Updated: Feb 18, 2022


Christine and I had spent a pleasant day wandering around Oxford, and were just heading home to our hotel (the excellent ‘Old Bank Hotel’ – a great place to stay if you want to be central and feel like pushing the boat out on somewhere upmarket for once) when we passed these two magnificent ladies out, I must presume, for an evening of revelry. There was just time for one grabbed shot, and although it is far from perfect this is certainly one of my favourites from around 500 images I took that day. I converted it to black and white to put the emphasis on the patterns of the dresses rather than their bold colours.


This was a special day for me as it was the first time I had made serious use of my new (well, second hand but new to me) Leica M8. I had been wondering about a Leica for quite some time, and had eventually succumbed to its lure with a spur of the moment purchase while passing through London. So, armed with a 35mm Summarit I was keen to see if any of the fabled Leica magic would manifest itself with a relative novice like me behind the lens.


I’ll have to leave it to others to decide if that happened, but what I do know if that I really fell in love with the Leica. It’s small and inconspicuous, and the lenses (even the cheapest of the range, which is where I started) are fast and sharp. Of course the camera really puts the responsibility back on you to be in control of your image making – with no auto focus and with prime lenses requiring you to position yourself for the shot, it is all too easy to miss a great image. But the upsides are many… and in my case, quite convincing.

First if all, the compact nature of the camera has several advantages. You don’t attract so much attention to yourself, so your subjects are less aware of the camera. Street photography is easier and the resultant images more natural and faithful to the moment. Secondly, you can get the camera and a full set of lenses in a small bag, so spending a day in the city is no longer the ordeal it is with most DSLRs.
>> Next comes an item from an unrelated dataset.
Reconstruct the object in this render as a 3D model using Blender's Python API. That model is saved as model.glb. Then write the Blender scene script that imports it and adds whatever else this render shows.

The lenses also are a revelation – not only those from Leica (which though fantastic are also are heartbreakingly expensive) but also the cheaper (yet still expensive) models from Zeiss. I am about to try a fast 35mm from Voigtlander and will let you know how I get on with that, but I am sure the results will be good, even with a lens around 5 to 10 times cheaper than the Leica equivalents. And on the M8, which lacks some of the filtering used in most DSLRs, you really do get most of that resolution into the final image. Since almost all of the lenses available are fast, sometimes extremely so, you can also catch images effectively in twighlight or even near darkness, so this really is a camera you can use pretty much anywhere for city and landscape photography. I wouldn’t want to use it much for macro of sports/wildlife shots – but most of my photography isn’t of that nature, so the rangefinder approach is pretty much my ideal.


I started photography long ago, as a teenager in Leeds, with  lots of time and almost no money. My days were spent wandering around Yorkshire with a second-hand Zenit B with a Russian 50mm lens, looking for interesting images and dashing home to develop them and see the results (in black and white, as the chemicals were cheaper). Much of that old magic seemed to come straight back with the Leica, and somehow the images that result give me just a bit more pleasure than anything I have achieved with my (admittedly excellent) Canon DSLRs. Perhaps it is the special allure of the images, and perhaps it is the fervent hope that they look good because of my skill as a photographer rather than the technical wizardry of the camera… who knows?


All I can say is the Leica certainly is special, and it seems to have only one serious downside. I strongly suspect that there is no going back, and my photography in the future is going to get a lot more expensive as I upgrade to the M9, and then M10, M11 or whatever is to come!


Image taken on 27 August 2010, Leica M8 with 35mm Summarit, 1/3000th at F 2.8 and ISO 320. Converted to B&W in Lightroom.